Appellant Khadr’s August 5, 2014 and August 20, 2014 motions asking that Presiding Judge Pollard recuse himself in Khadr’s appeal pending before the Court are DENIED.

. Prior to the passage of the 2006 Military Commissions Act (MCA), there was a Military Commission Review Panel created by the Secretary of Defense under authority granted to him by an executive order. See "Detention, Treatment, and Trial of Certain Non-Citizens in the War Against Terrorism," 66 Fed.Reg. 57833 (Nov. 16, 2001).
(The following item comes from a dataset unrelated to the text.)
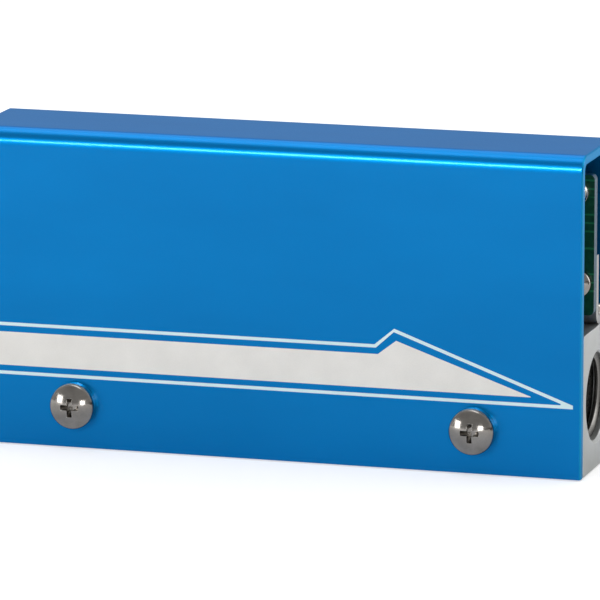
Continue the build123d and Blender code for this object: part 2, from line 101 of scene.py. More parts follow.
def pickVerts(piece, wanted):
    # in edit mode, selects the points that pass the test, and what lies between them
    bpy.ops.mesh.select_mode(type="VERT")
    mesh = bmesh.from_edit_mesh(piece.data)
    for vert in mesh.verts:
        vert.select = wanted(vert.co)
    mesh.select_flush_mode()
    bmesh.update_edit_mesh(piece.data)


def finishPiece(piece, name, material, smooth=30):
    applyPlace(piece)
    piece.name = name
    piece.data.name = name
    piece.data.materials.clear()
    piece.data.materials.append(material)
    bpy.ops.object.shade_smooth_by_angle(angle=radians(smooth))
    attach(piece, "root")


def joinPieces(pieces):
    deselectAll()
    for piece in pieces:
        piece.select_set(True)
    bpy.context.view_layer.objects.active = pieces[0]
    bpy.ops.object.join()
    return pieces[0]


def copyPiece(piece, shift):
    twin = piece.copy()
    twin.data = piece.data.copy()
    bpy.context.scene.collection.objects.link(twin)
    twin.location = piece.location + Vector(shift) * mm
    return twin


def tone(red, green, blue):
    # a screen colour, 0 to 255, as the linear colour that shaders take
    def linear(value):
        value = value / 255
        return value / 12.92 if value <= 0.04045 else ((value + 0.055) / 1.055) ** 2.4
    return (linear(red), linear(green), linear(blue), 1)


def grey(value):
    return (value, value, value, 1)


# the camera is fitted to the picture's edges
cameraValues = {
    "place": (260.347, -853.482, 199.837),
    "turn": 16.882,  # degrees to the left
    "tilt": 11.248,  # degrees down
    "roll": 0.042,  # degrees
    "lens": 365.034,
    "sensor": 36,
    "clip": (0.02, 20),  # metres
}

cameraData = bpy.data.cameras.new("camera")
cameraData.lens = cameraValues["lens"]
cameraData.sensor_width = cameraValues["sensor"]
cameraData.clip_start, cameraData.clip_end = cameraValues["clip"]
camera = bpy.data.objects.new("camera", cameraData)
bpy.context.scene.collection.objects.link(camera)
camera.matrix_world = (
    Matrix.Translation(Vector(cameraValues["place"]) * mm)
    @ Matrix.Rotation(radians(cameraValues["turn"]), 4, "Z")
    @ Matrix.Rotation(radians(90 - cameraValues["tilt"]), 4, "X")
    @ Matrix.Rotation(radians(-cameraValues["roll"]), 4, "Z")
)
bpy.context.scene.camera = camera
bpy.context.scene.view_settings.view_transform = "Standard"
print("camera set")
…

Pursuant to that order, the Secretary published Military Commission Order (MCO) No. 1 on March 21, 2002, and revised it on August 31, 2005. It created the Review Panel and authorized the appointment of military officers, who could be civilians commissioned pursuant to 10 U.S.C. § 603, as Appellate Military Judges. On September 21, 2004, the Secretary appointed four civilians, former Attorney General Griffin Bell as Chief Judge, and former Secretary of Transportation William T. Coleman, Jr., Chief Justice of the Rhode Island Supreme Court Frank Williams, and former Congressman and Attorney General for the State of Pennsylvania Pete Biester, as Appellate Military Judges with a view toward commissioning them as temporary major generals in the U.S. Army when ordered to active duty. See DOD, Office of Military Commissions website, “U.S. Court of Military Commissions Review (USCMCR) History," http://www.mc. mil/AB OUTUS/US CMCRHistory.aspx. All four Appellate Judges also served on the Court created by the 2006 MCA. Judges Bell and Coleman continued their association with national law firms during their tenure in office.

. Curiously, Khadr’s motion does not cite Rule 24(a), § 455, or Canon 3C.

. Section 455 is one of several statutes (§§ 451-463) that comprise Ch. 21 of Title 28.

. I express no opinion regarding whether a civilian judge can be removed for cause in the absence of a statutory removal provision.